Friday, October 28, 2011

My non-digital (or analogue) exam assistants

No matter how many 4 hour exams I write I still can’t believe how quickly time rushes by and how completely wasted I am afterwards.

Our Saturday morning was greeted not by a blackbird, but rather by a 30 page case study for our Managing for Results[1] exam.

As my inner reading assistant whizzed through the text and tables, my visual assistant was making mental cross references with frameworks and mental maps.

My most reliable assistant – the horn-rimmed spectacled librarian – went to work looking for the references I had stored in my dusty chambers, or commonly referred to as my grey matter.

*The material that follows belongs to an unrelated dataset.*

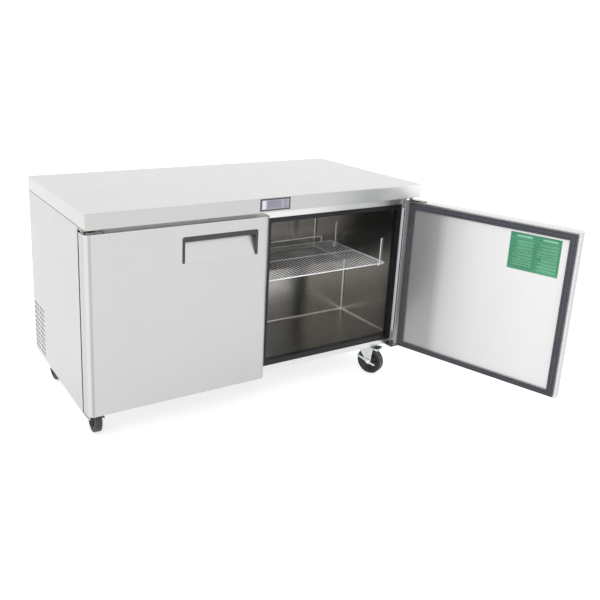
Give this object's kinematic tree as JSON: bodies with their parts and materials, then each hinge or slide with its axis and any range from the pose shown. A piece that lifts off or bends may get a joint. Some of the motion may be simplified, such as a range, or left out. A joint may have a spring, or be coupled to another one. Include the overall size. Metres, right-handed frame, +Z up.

Thankfully all my assistants were in attendance and delivered on their job descriptions. There was a clamour as they all fought for my attention, but I managed to stay calm and threaded a semblance of meaning using my rather slow and irascible writing assistant – my right hand.

Corporate Finance on Sunday was an entirely different matter. You can’t find a good assistant nowadays – especially on a Sunday.

The librarian was on a tea break for most of the morning.

The reading assistant – from the feedback I was receiving from Mr Synapse was that he was recovering from “a large night out” – was how he put it.

A mathematical assistant, although summoned, failed to pitch.

And my writing assistant – well this was the worst part – decided to go on a wild-cat strike.

As soon as GIBS allows the iPhone 4S into exams with its digital assistant SIRI[2], I am going to fire all my analogous assistants.





[1] Managing for results is a cryptic reference to the supply and demand value chain.